What is so astonishing is the years that this incredibly great athlete remained in obscurity. For years, except for local fans or basketball aficionados, Lenny was only a fine playmaking guard. His drives twisted giants down to his 6-foot-1 size, and he earned his spot on the All-Star squad in nine of his 14 seasons (he was MVP of the 1971 All-Star game). But it is only mildly surprising in our negative society that it took this past season’s coaching success to set the typewriters working again.

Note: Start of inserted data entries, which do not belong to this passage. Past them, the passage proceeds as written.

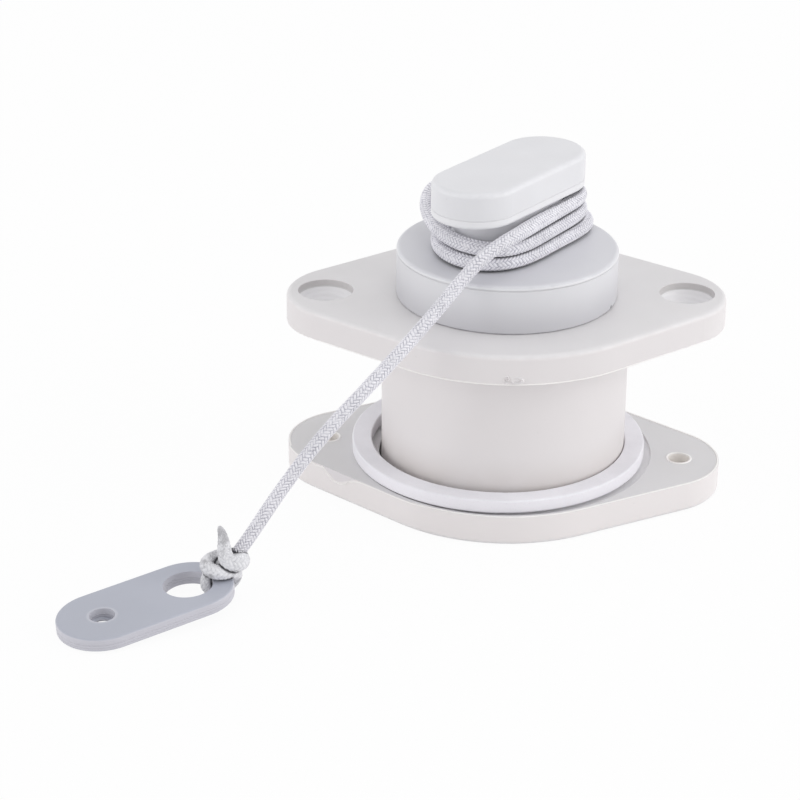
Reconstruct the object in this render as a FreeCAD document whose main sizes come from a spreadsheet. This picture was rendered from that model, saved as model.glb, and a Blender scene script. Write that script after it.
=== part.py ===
"""Scupper drain cap: a screw plug in a through-hull drain socket, with a loose
backing flange and gasket on the socket's tube, and a cord from the plug's neck
to a small screw-down tab.

Millimetres. The origin is on the tube's axis at the foot of the tube. +Z runs up
the tube to the plug, and +X runs along the socket's flange.
"""

import FreeCAD, Part
import math
import os

import Sketcher
from FreeCAD import Placement, Rotation, Vector

doc = FreeCAD.newDocument("scupper_drain_cap")

# Driving sizes

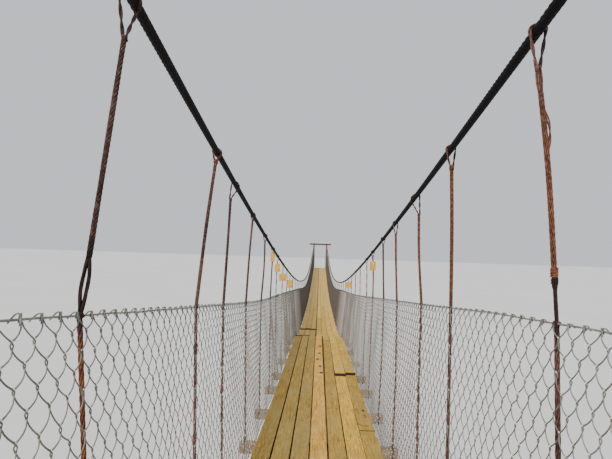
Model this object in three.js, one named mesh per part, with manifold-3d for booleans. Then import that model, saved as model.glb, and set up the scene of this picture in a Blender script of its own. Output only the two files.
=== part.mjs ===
// Suspension footbridge: a plank deck hung by twisted wire from two steel cables,
// with leaning wire-mesh sides, a steel portal at each end, concrete abutments and
// cable anchors. Millimetres, +Z up, +Y along the bridge from the near portal.
// It is a 1:2 scale model: each size below is the real one, halved by real().
import * as THREE from 'three';
import { mergeVertices } from 'three/addons/utils/BufferGeometryUtils.js';
import Module from 'manifold-3d';

const wasm = await Module();
wasm.setup();

const SCALE = 1 / 2;
const real = (size) => size * SCALE;

// Clearance between pieces that touch on the real bridge, not scaled.
const SEAT = 0.3;

// Span, measured between the middles of the two portals.
const SPAN = real(48600);
const FLOOR_TO_DECK_END = real(2400);

// Deck: long boards on crossbeams.
const DECK_WIDTH = real(1080);
const BOARD_THICKNESS = real(45);
const DECK_REST = real(300);

// Levels read from the photo, real millimetres: place along the bridge, then height
// over the deck's ends. The side rails differ only near the first portal.
const DECK_LEVELS = [
  [150, 0], [5000, -300], [9300, -450], [12300, -565], [14000, -785], [16400, -940],
  [20000, -1020], [27000, -1060], [34000, -815], [41000, -420], [48450, 0],
];
const RAIL_LEVELS_NEAR = {
  left: [[150, 1340], [2420, 1130], [4000, 990], [6500, 785]],
  right: [[150, 1250], [2420, 1152], [4000, 1035], [6500, 852]],
};
const RAIL_LEVELS_BEYOND = [
  [10000, 605], [16000, 255], [24300, -175], [33000, 20], [41000, 605], [48450, 1315],
];
const CABLE_LEVELS = [
  [150, 2350], [5000, 1700], [10000, 1080], [14000, 665], [18000, 370], [24300, 165],
  [30000, 245], [34000, 475], [39000, 925], [44000, 1570], [48450, 2350],
];

// Crossbeams under the boards, longer than the deck is wide.
const BEAM_LENGTH = real(1400);
const BEAM_WIDTH = real(90);
const BEAM_DEPTH = real(90);
const BEAM_BITE = 1;

// Hangers stand unevenly near the first portal, and the first ones lean: place of the
// crossbeam, then of each side's hanger at the rail and at the cable.
const LEANING_HANGERS = [
  { beam: 1150, left: [1150, 1150], right: [1150, 1150] },
  { beam: 2330, left: [2230, 2260], right: [2430, 2420] },
  { beam: 3565, left: [3500, 3620], right: [3630, 3480] },
  { beam: 4330, left: [4250, 4290], right: [4400, 4350] },
  { beam: 5390, left: [5290, 5310], right: [5490, 5480] },
  { beam: 6430, left: [6450, 6440], right: [6410, 6410] },
];
const UNEVEN_HANGERS = [7510, 8360, 9560, 10710, 11860];
const HANGER_PITCH = 1220;
const HANGER_COUNT = 40;
const HANGER_RADIUS = real(8);
const HANGER_SIDES = 4;
const HANGER_FOOT_X = real(655);

// Loop of a hanger around the main cable.
const LOOP_SIDES = 4;
const LOOP_LENGTH = real(16);
const LOOP_BAND = real(7);
const LOOP_CLEARANCE = 0.4;

// Top rail wire of the mesh sides.
const RAIL_X = real(680);
const RAIL_RADIUS = real(3);
const RAIL_SIDES = 3;

// Mesh side, a thin sheet that stands for the woven wire, with a grid of openings.
const MESH_FOOT_X = real(560);
const MESH_THICKNESS = real(6);
const MESH_BELOW_RAIL = real(8);
const MESH_CLEARANCE = 0.9;
const MESH_COLUMNS = 12;
const MESH_ROWS = 2;
const MESH_BAR = real(36);

// Main cables.
const CABLE_RADIUS = real(20);
const CABLE_SIDES = 6;
const CABLE_HEIGHT = real(2350);
const CABLE_X_AT_PORTAL = real(570);
const CABLE_SPREAD = real(115);
const CABLE_SPREAD_LENGTH = real(6450);

// Wooden blocks on some hangers: side, hanger number from the near end, width, height,
// and how far the middle is below the cable's.
const BLOCKS = [
  { name: 'left_wood_block_1', side: 'left', hanger: 6, width: 55, height: 115, drop: 110 },
  { name: 'left_wood_block_2', side: 'left', hanger: 7, width: 80, height: 120, drop: 170 },
  { name: 'left_wood_block_3', side: 'left', hanger: 8, width: 120, height: 125, drop: 225 },
  { name: 'left_wood_block_4', side: 'left', hanger: 10, width: 115, height: 170, drop: 225 },
  { name: 'right_wood_block_1', side: 'right', hanger: 6, width: 75, height: 120, drop: 185 },
  { name: 'right_wood_block_2', side: 'right', hanger: 11, width: 150, height: 150, drop: 160 },
];
const BLOCK_DEPTH = real(45);
const BLOCK_CLEARANCE = 0.6;

// Portals: two pipe posts between flat plates, under an I-shaped crossbar.
const POST_RADIUS = real(70);
const POST_SIDES = 24;
const POST_X = real(612);
const PLATE_WIDTH = real(140);
const PLATE_LENGTH = real(240);
const PLATE_THICKNESS = real(16);
const CROSSBAR_LENGTH = real(2050);
const CROSSBAR_HEIGHT = real(150);
const CROSSBAR_WIDTH = real(100);
const CROSSBAR_FLANGE = real(12);
const CROSSBAR_WEB = real(10);

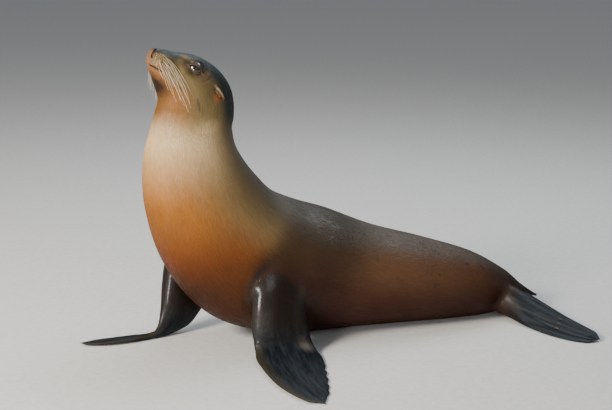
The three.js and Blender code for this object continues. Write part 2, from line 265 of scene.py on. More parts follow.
def grid_faces(rings, sides, turned=False):
    """Quads of a tube of rings, with a fan at each end to the last two points."""
    r, s = np.meshgrid(np.arange(rings - 1), np.arange(sides), indexing="ij")
    n = (s + 1) % sides
    quads = np.stack([r * sides + s, r * sides + n, (r + 1) * sides + n, (r + 1) * sides + s], -1)
    first, last = rings * sides, rings * sides + 1
    top = (rings - 1) * sides
    start = [(first, (k + 1) % sides, k) for k in range(sides)]
    end = [(last, top + k, top + (k + 1) % sides) for k in range(sides)]
    faces = quads.reshape(-1, 4).tolist() + start + end
    return [face[::-1] for face in faces] if turned else faces


def relax(points, edges, weight, rounds):
    """Evens out points along their edges, each as far as its weight says."""
    count = len(points)
    a, b = edges.T
    degree = (np.bincount(a, minlength=count) + np.bincount(b, minlength=count))[:, None]
    for _ in range(rounds):
        total = np.stack([np.bincount(a, points[b, k], count) + np.bincount(b, points[a, k], count)
                          for k in range(3)], -1)
        points = points + weight[:, None] * (total / degree - points)
    return points


class Surface:
    """A finished surface that other points can be matched to."""

    def __init__(self, obj):
        self.points = points_of(obj)
        self.triangles = triangles_of(obj)
        self.tree = BVHTree.FromPolygons(self.points.tolist(), self.triangles.tolist())

    def nearest(self, points):
        """Matches points to the surface: the spot, how far it is, and how to read values kept there."""
        found = [self.tree.find_nearest(Vector(p)) for p in points.tolist()]
        spot = np.array([f[0] for f in found])
        face = self.triangles[np.array([f[2] for f in found])]
        away = np.array([f[3] for f in found])
        a, b, c = (self.points[face[:, k]] for k in range(3))
        u, v, w = b - a, c - a, spot - a
        uu, uv, vv = (u * u).sum(1), (u * v).sum(1), (v * v).sum(1)
        wu, wv = (w * u).sum(1), (w * v).sum(1)
        area = np.maximum(uu * vv - uv * uv, 1e-12)
        second = (vv * wu - uv * wv) / area
        third = (uu * wv - uv * wu) / area
        share = np.stack([1 - second - third, second, third], -1)
        return spot, away, lambda values: np.einsum("ij,ij...->i...", share, values[face])

    def cast(self, start, way):
        """The spot and the facing where a line meets the surface."""
        spot, normal, _, _ = self.tree.ray_cast(Vector(start), Vector(way))
        return np.array(spot), np.array(normal)


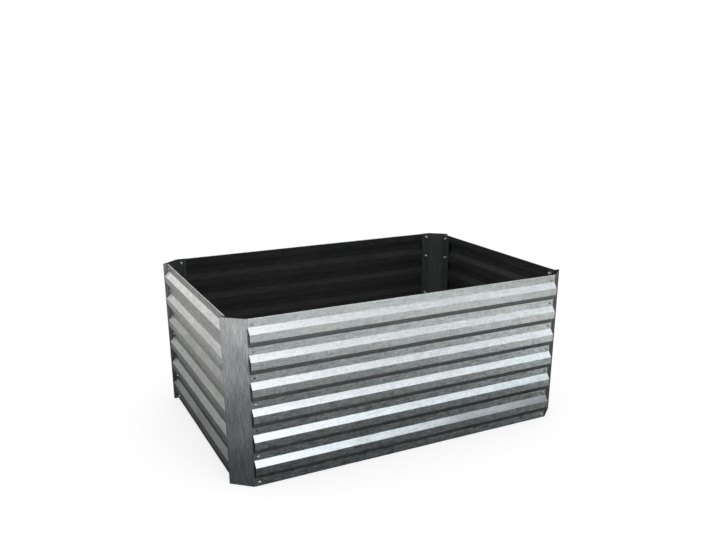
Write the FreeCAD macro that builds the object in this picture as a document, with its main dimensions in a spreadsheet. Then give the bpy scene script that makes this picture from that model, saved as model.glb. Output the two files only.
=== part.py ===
import FreeCAD, Part
import Sketcher
import math
import os

# Raised garden bed, open at the top and the bottom. Four ribbed sheet-steel panels are
# bolted to four folded corner posts. The origin is at the middle of the bed on the ground,
# with X along the long front, Y towards the back and Z up. Sizes are in millimetres.

DOCUMENT = FreeCAD.newDocument("RaisedGardenBed")
SHEET = DOCUMENT.addObject("Spreadsheet::Sheet", "Sizes")

SIZES = (
    # The bed, from the front panel's flats to the back panel's, and between the sharp corners
    # of the posts' outer folds. The cut-off corners, and how far the side panels stand back.
    ("bed_width", 1048),
    ("bed_depth", 700),
    ("chamfer_across", 55),
    ("chamfer_back", 48),
    ("post_return", 18),
    # The panel's rolled section: ribs stand out of the flats.
    ("panel_sheet", 0.8),
    ("rib_count", 6),
    ("rib_crest", 19.5),
    ("rib_slope", 16),
    ("rib_depth", 12),
    ("valley_flat", 19.5),
    ("end_flat", 21.75),
    ("panel_bend", 2),
    # The panel's top edge is folded back on its outside.
    ("hem_height", 6),
    ("hem_gap", 0.4),
    # The folded post, and where the panel ends beside its fold.
    ("post_sheet", 1.2),
    ("post_bend", 1.2),
    ("flange_width", 30),
    ("panel_end_gap", 4),
    # The punched holes.
    ("hole_diameter", 5.8),
    # The pan-head bolt with a cross recess.
    ("bolt_diameter", 5),
    ("bolt_length", 12),
    ("bolt_tip", 0.7),
    ("head_diameter", 8.6),
    ("head_height", 3),
    ("head_round", 2.1),
    ("recess_span", 4.6),
    ("recess_width", 1),
    ("recess_depth", 1.6),
    # The washer and the nut inside the bed.
    ("washer_diameter", 10),
    ("washer_bore", 5.4),
    ("washer_sheet", 1),
    ("nut_across", 8),
    ("nut_height", 4.2),
    ("nut_corner_cut", 0.5),
    ("thread_clearance", 0.1),
)

for row, (name, size) in enumerate(SIZES, start=1):
    SHEET.set(f"A{row}", str(size))
    SHEET.setAlias(f"A{row}", name)
DOCUMENT.recompute()

# Heights that follow from the rolled section, as expressions on the sheet.
RIB_BASE = "(Sizes.rib_crest + 2 * Sizes.rib_slope)"
RIB_PITCH = f"({RIB_BASE} + Sizes.valley_flat)"
BED_HEIGHT = f"(2 * Sizes.end_flat + Sizes.rib_count * {RIB_PITCH} - Sizes.valley_flat)"
LOWEST_VALLEY = f"(Sizes.end_flat + {RIB_BASE} + Sizes.valley_flat / 2)"
BOTTOM_HOLE = "(Sizes.end_flat / 2)"
TOP_HOLE = f"({BED_HEIGHT} - (Sizes.end_flat + Sizes.hem_height) / 2)"
HOLE_FROM_FOLD = "(Sizes.flange_width / 2)"

# Two places closer than this are the same place.
TOUCH = 0.01

# Where a new sketch's points wait until their dimensions carry them to their places.
START_RADIUS = 50
START_CIRCLE = 5


def size_of(name):
    """A driving size, as a number."""
    return float(SHEET.get(name))


def bed_height():
    """The height of the panels and posts, as a number."""
    rib_base = size_of("rib_crest") + 2 * size_of("rib_slope")
    pitch = rib_base + size_of("valley_flat")
    return 2 * size_of("end_flat") + size_of("rib_count") * pitch - size_of("valley_flat")


def origin_feature(body, role):
    """One of the body's own origin planes or axes."""
    return next(item for item in body.Origin.OriginFeatures if item.Role == role)


def attached_sketch(body, name, plane):
    """An empty sketch on one of the body's own origin planes."""
    sketch = body.newObject("Sketcher::SketchObject", name)
    sketch.AttachmentSupport = [(origin_feature(body, plane), "")]
    sketch.MapMode = "FlatFace"
    return sketch


def hold_point(sketch, geometry, point, start, place):
    """Dimension a point of the sketch from its origin, across and up."""
    for kind, now, size in (("DistanceX", start.x, place[0]), ("DistanceY", start.y, place[1])):
        rule = Sketcher.Constraint(kind, -1, 1, geometry, point, now)
        number = sketch.addConstraint(rule)
        sketch.setExpression(f"Constraints[{number}]", size)


def outline_sketch(body, name, plane, corners):
    """A straight-sided closed outline. The corners start on a circle, and their dimensions
    carry each of them to its place."""
    sketch = attached_sketch(body, name, plane)
    count = len(corners)
    turns = [2 * math.pi * index / count for index in range(count)]
    starts = [FreeCAD.Vector(math.cos(turn), math.sin(turn), 0) * START_RADIUS for turn in turns]
    for index in range(count):
        sketch.addGeometry(Part.LineSegment(starts[index], starts[(index + 1) % count]), False)
    for index in range(count):
        sketch.addConstraint(Sketcher.Constraint("Coincident", index, 2, (index + 1) % count, 1))
    for index, corner in enumerate(corners):
        hold_point(sketch, index, 1, starts[index], corner)
    return sketch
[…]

Hopefully, Lenny’s SuperSonic miracle will spoil the idea that only the hard-boiled, tough pragmatist can coach in the NBA or anywhere else for that matter. How many times do coaches unthinkingly abuse their authority simply because the idea of a coach is so universally “tough guy”? It’s as if the rules of conduct for coaching have been passed down like a bad inheritance from one family to another. It is not likely that any other human being has such a consistent influence over young minds and bodies in this country as the man, or woman, labeled coach. No teacher, no minister, businessman, merchant, or rock star has that captive an audience. The entire concept of sports in America rests in the collective attitudes of the coaching circles.

Up to now, few young coaches have been able to find enough models of the successful coach who is not ulcered, biting bullets, or living in past glories. Perhaps they can, from now on, look to Lenny Wilkens. He is big-time, high class, a winner. He is also sincere, unspoiled by success, and will never be treated for depression over the loss of one game. “There are no winners or losers in this series,” Lenny said during the playoffs. ”All the guys have worked really hard.”

Looking back on 1978, one cannot understand the Sonic team without visualizing the Sonic coach—with that easy half-smile on his face sitting at one head table or another being feted by mayors, dignitaries, friends, and fans. The praise Lenny received in the past and the praise he is hearing again today are not hollow. Especially now that the words are not confined to a few hundred miles of the Puget Sound, we must begin to know that Durocher was wrong: good guys can finish first.